Greedy algorithms is an algorithmic technique similar to divide and conquer, where we define some subproblems. However, instead of dividing our problem into subproblems to solve them individually, we incrementally solve each subproblem by choosing a locally optimal solution for that subproblem, in order to build a globally optimal solution for the overall problem.
A general definition of a greedy algorithm is:
A greedy algorithm solves a problem using "greedy" heuristics by making the locally optimal choice at each stage with the intent of finding a global optimum -Wikipedia
I really like using the simplification used by Erik Dermaine (MIT):
"Eat the biggest cookie" -Erik Dermaine
- Optimal substructure
- Devise the algorithm in such a way where subproblems yield locally optimal solutions that build up to a globally optimal solution
- Greedy-choice property (greedy heuristic)

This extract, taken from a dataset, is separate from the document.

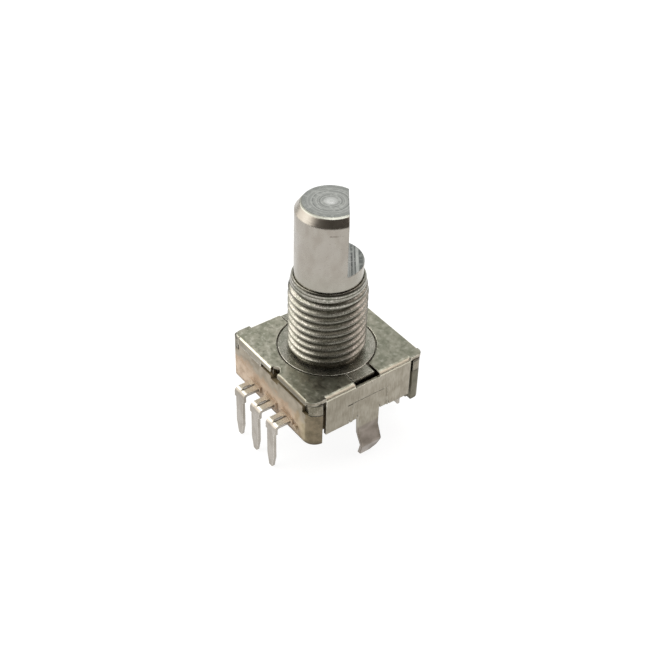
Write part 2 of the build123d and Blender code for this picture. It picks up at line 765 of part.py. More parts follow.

- Each subproblem is solved using a locally optimal choice
Let's use the problem of interval scheduling as an example, which can be solved using a greedy algorithm.
Consider a set of n jobs, represented by a start time s[j] and finish time f[j], where 1 <= j <= n:
Notice how the figure above refers to the compatibility between two jobs. Two jobs, job[j] = (s[j], f[j]) and job[i] = (s[i], f[i]), are considered incompatible if s[i] < f[j], meaning the two jobs overlap. If two jobs are not incompatible, they are considered mutually compatible.
Goal: Find the maximum subset of mutually compatible jobs.
Let's try to find an optimal structure to our algorithm. Obviously, the optimal approach is to get some job[j] and reject all jobs that are incompatible to job[j]. However, we're now dealt the problem of finding how to optimally choose each job, which helps gives us the optimal substructure.
Below, I'll go over different optimal choices we can make and compare them.
Let's go over some optimal choices (greedy heuristic) we can make when selecting jobs. This way, if we define an optimal choice, we create an optimal substructure to our subproblems.
Let the set of jobs be a list of tuples containing start times and finish times of each respective job:
jobs = [(s[1], f[1]), (s[2], f[2]), ..., (s[n], f[n])]
Let's say we choose the job with the earliest relative start time, starting with min_start(jobs).
We can see that the optimal solution is 4, which are the jobs above the longest interval. However, since we're selecting the earliest start time, we'd choose the longer interval on the bottom. We also reject all incompatible jobs in the process, so the four jobs above are discarded.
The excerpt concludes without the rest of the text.